Directed by Michael Curtiz against the backdrop of World War II, the story depicts an American expatriate forced to choose between the woman he loves and assisting her Czech-leader husband to escape Casablanca to fight the Nazis. “Casablanca” was noted in the New York Times as a “picture that makes the spine tingle and the heart take leap.” The Academy Award-winning film (for best picture, best director, and best screenplay) became so entrenched in film history that Umberto Eco quoted, “Casablanca is not one movie; it is movies.”
Isenberg, a popular film historian, writes of the myths and realities of the film’s production through his extensive research and interviews with filmmakers, critics and family members of the cast and crew. Isenberg also describes the role Hitler’s European refugees portrayed in Casablanca. Isenberg explains why the movie remains a timeless, revered masterwork lodged into the psyche of film buffs.
Isenberg writes, “Like all movies, ‘Casablanca’ is not without its imperfections. There are undeniably corny lines and a healthy dose of Hollywood ‘hokum’ in the parlance of the day. But its spectacular achievement, whether it’s the result of the ‘genius of the system‘as the great French critic André Bazin once termed it, or the good fortune of historical timing, prodigious talent and a host of factors that often elude classification remains indisputable.”
“We’ll Always Have Casablanca: The Life, Legend, and Afterlife of Hollywood’s Most Beloved Movie” is a wonderful journey that reminds global audiences of how cinema can inspire generations to perform noble deeds even when surrounded by evil.
La Jolla Village News caught up with Isenberg to briefly answer questions about his upcoming presentation.
Lucia Viti (LV) What inspired you to write “We’ll Always Have Casablanca, The Life, Legend, and Afterlife of Hollywood’s Most Beloved Movie?”

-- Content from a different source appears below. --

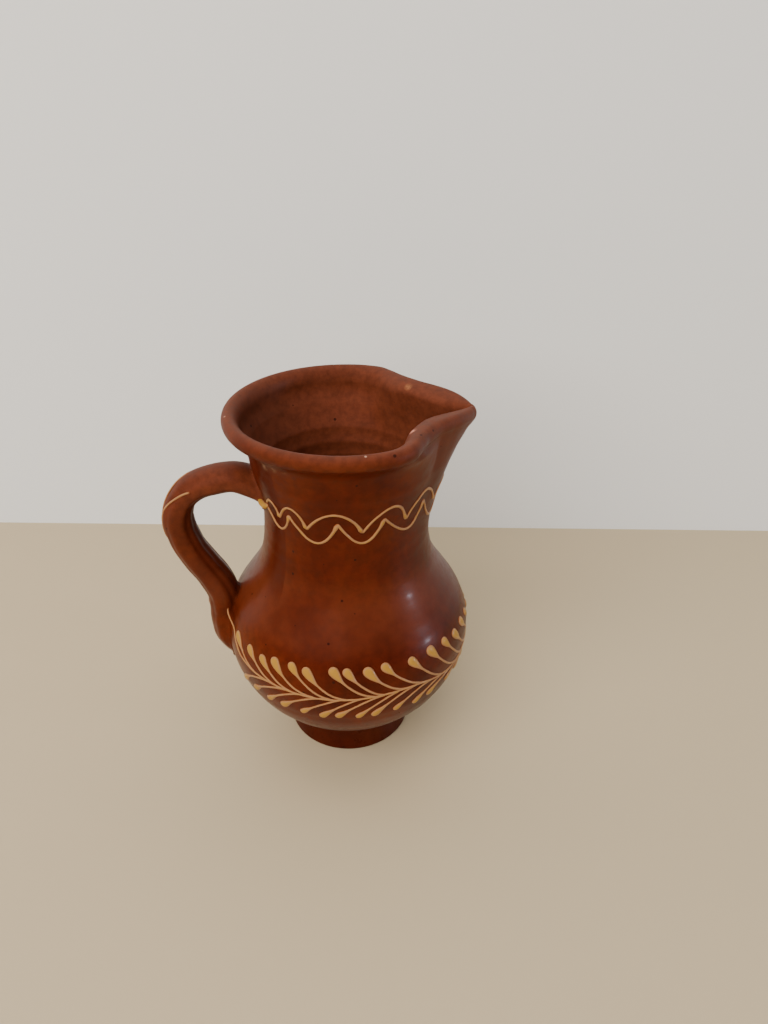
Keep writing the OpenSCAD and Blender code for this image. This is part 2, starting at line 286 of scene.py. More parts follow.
def lead_glazed_redware():
    """Red earthenware under a clear honey lead glaze, fired in a wood kiln.
    The iron-red body shows through the glaze, darker where it pooled and drier and browner on the
    thin rim and inside, where its paler purple-brown is also a painted sheen; a painted sheen on the shoulder
    and a painted dark reflection down the neck; fine iron specks and pinholes, soft orange peel from the melt."""
    name = "lead_glazed_redware"
    if name in bpy.data.materials:
        return bpy.data.materials[name]
    look = bpy.context.scene.pitcher_glaze
    material, tree, shader = new_material(name)
    smooth = {"interpolation_type": "SMOOTHSTEP"}
    times, plus, minus = ({"operation": word} for word in ("MULTIPLY", "ADD", "SUBTRACT"))
    place = add(tree, "TexCoord", out="Object")
    xyz = add(tree, "SeparateXYZ", (place,)).node.outputs
    height = xyz["Z"]
    # how dry the glaze is; the same mask carries a painted sheen on the lip, inside and on the handle top
    bare_and_sheen = add(tree, "Attribute", out="Fac", attribute_name="dry_and_sheen")
    # clouds of glaze thickness about 25 mm across, and 3 mm mottling from the body's grain
    cloud = add(tree, "TexNoise", {"Vector": place, "Scale": 40.0, "Detail": 3.0, "Roughness": 0.55}, "Fac")
    mottle = add(tree, "TexNoise", {"Vector": place, "Scale": 330.0, "Detail": 4.0, "Roughness": 0.65}, "Fac")
    glaze = add(tree, "ValToRGB", (cloud,), "Color",
                ((0.30, (*look.deep, 1)), (0.50, (*look.middle, 1)), (0.70, (*look.light, 1))))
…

Noah Isenberg (NI) A conversation with film critic Molly Haskell hatched the idea for “We’ll Always Have Casablanca.” Molly had just published her book, “Frankly, My Dear” on “Gone With the Wind” and suggested that a reappraisal of “Casablanca” would be a good match for me. I published an op-ed piece on the enduring significance of “Casablanca” in the Wall Street Journal over Thanksgiving weekend 2012. The response was overwhelmingly positive. I crafted a book proposal within the year and wrote the book while on sabbatical with the support of an NEH Public Scholar Grant.
(LV) What is your favorite off-camera vignette?
(NI) I love the Peter Lorre pranks. During production, he ran around with a water-filled eyedropper to put out Michael Curtiz’s cigarettes (the director). Lorre also convinced the sound department at Warner’s to wire Curtiz’s trailer so that they could project groans through set speakers from his notorious afternoon trysts with young actresses.
(LV) What is your favorite on-screen vignette?
(NI) A brief conversation between Herr Leuchtag (Ludwig Stössel) and Frau Leuchtag (Ilka Grürning) as they rehearse their broken English for Carl the waiter (S.Z. Sakall). It’s “one of the most beautiful pieces of dialogue in the history of film,” as the late German filmmaker Rainer Werner Fassbinder once observed – with a wink and a nudge!
(LV) What did you discover that truly surprised you?
(NI) A review from the Amsterdam News, one of the few black-owned newspapers in New York City, which praised Dooley Wilson’s performance as Sam. They wrote – “No picture has given as much sympathetic treatment and prominence to a Negro character as occurs in this story of war intrigues in North Africa.”
(LV) Do you think Casablanca will endure in future generations the way it has to date?
(NI) It’s promising given how much it continues to serve as a cultural and cinematic touchstone. Think of the adoring “Casablanca” references in “La La Land” and even more so in “20th Century Women.” “Casablanca” remains the great crowd pleaser of the classic Hollywood era.
(LV) Next project?
(NI) To edit and introduce a collection of Billy Wilder’s journalistic pieces written for the German and Austrian popular press during the 1920s before he came to Hollywood. The pieces, wonderful in terms of their width and breadth of subjects, have never been translated into English.
Noah Isenberg is the director of screen studies and professor of culture and media at The New School. Isenberg is the author of “Edgar G. Ulmer: A Filmmaker at the Margins” and the editor of Weimar Cinema and the recipient of an NEH Public Scholar Award.